The walks took place in five successive years, bringing together a large, new constituency of Bay Area residents who understood the importance of the shellmounds and other sacred indigenous sites, and were willing to fight to protect them. For Gould and LaRose, the walks reflected the importance of following the spiritual guidance and teachings of the ancestors who were buried on these lands. "We're pretty damn obedient to the ancestors," Gould said. "And that's how we got here."


Because indigenous cultures are inextricably linked to the lands they have historically inhabited, their survival necessarily depends on preserving those lands, which face countless threats at any given time. In California and beyond, contemporary indigenous people are engaged in battles over mineral rights, water rights, federal recognition, honoring of treaties, repatriation or honorable treatment of sacred sites, health care, language preservation, and more.

One of the sacred places the Bay Area's indigenous people fought hardest to protect for several years is a large, shallow recess in the Carquinez Strait known as Sogorea Te. In May 2011, the Greater Vallejo Recreation District planned to break ground on a new park on a 15-acre portion of this site, which has been a sacred gathering place and burial ground for Native American people for at least 3,500 years. Development of a park on top of it would have entailed re-grading several acres, which would have disturbed graves and sacred objects.

On the day that park construction would have begun, close to 100 people gathered at Sogorea Te and lit a ceremonial fire.

The protest flowered into an ad-hoc experiment in communal living. Elementary and middle school teachers brought their classes there. Homeless single mothers found sanctuary for themselves and their children. People from all walks of life found a niche, whether by growing food, chopping wood, or partaking in decision-making councils.

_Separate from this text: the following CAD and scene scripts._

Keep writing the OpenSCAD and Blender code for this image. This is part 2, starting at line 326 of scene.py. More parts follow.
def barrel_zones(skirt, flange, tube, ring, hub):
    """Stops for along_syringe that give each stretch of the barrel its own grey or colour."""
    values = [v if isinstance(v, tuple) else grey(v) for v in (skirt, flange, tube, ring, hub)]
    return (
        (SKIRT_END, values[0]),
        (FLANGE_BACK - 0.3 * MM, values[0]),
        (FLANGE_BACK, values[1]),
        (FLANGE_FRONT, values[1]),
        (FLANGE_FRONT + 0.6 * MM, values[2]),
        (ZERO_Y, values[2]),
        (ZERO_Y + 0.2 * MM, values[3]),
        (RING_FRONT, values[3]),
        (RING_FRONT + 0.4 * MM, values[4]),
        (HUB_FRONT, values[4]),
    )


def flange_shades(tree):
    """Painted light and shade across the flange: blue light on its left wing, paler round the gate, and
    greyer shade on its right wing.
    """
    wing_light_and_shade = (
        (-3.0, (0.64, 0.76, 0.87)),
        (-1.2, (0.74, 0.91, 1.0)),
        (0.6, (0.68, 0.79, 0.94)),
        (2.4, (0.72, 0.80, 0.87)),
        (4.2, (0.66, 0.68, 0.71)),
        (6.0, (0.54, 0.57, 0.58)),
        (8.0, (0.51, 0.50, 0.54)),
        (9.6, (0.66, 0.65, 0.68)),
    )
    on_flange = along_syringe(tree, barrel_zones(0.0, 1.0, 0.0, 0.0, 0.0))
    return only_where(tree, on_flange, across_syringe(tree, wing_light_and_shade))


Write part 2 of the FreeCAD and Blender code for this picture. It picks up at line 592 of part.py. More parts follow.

The 109-day occupation ended in a political victory — sort of. The Vallejo City Council unanimously authorized a first-of-its-kind Cultural Easement and Settlement Agreement with the Yolo County-based Yocha Dehe Wintun Nation, the closest federally recognized tribe. Under the agreement, the tribe gained the legal right to oversee and protect the area. Yocha Dehe officials, however, had little connection to the struggle. Within months, they made concessions to the Greater Vallejo Recreation District, allowing park planners to grade much of the site and even install part of the contentious parking lot.

But the struggle to protect Sogorea Te provided something more lasting — an experience for many who participated of communion with land and mutual aid with other people unlike any they had previously known. "A question we began asking ourselves was — how do we bring that feeling of Sogorea Te back to the places where we live?" said Corrina Gould.

Gould and LaRose were also seeking a means of protecting land in future struggles despite the Chochenyo Ohlone's lack of federal recognition. The idea of the Sogorea Te Land Trust was born.

In part, the Land Trust draws from and reinforces the work of other indigenous land trusts, such as the land trust of the Amah Mutsun Tribal Band, whose traditional territory encompassed all or portions of the present-day counties of San Benito, Monterey, Santa Cruz, Santa Clara, and San Mateo. In contrast to many conservation land trusts, which prioritize species conservation that diminishes human contact with land, these Native American-led projects focus on restoring humans' historical role as land stewards.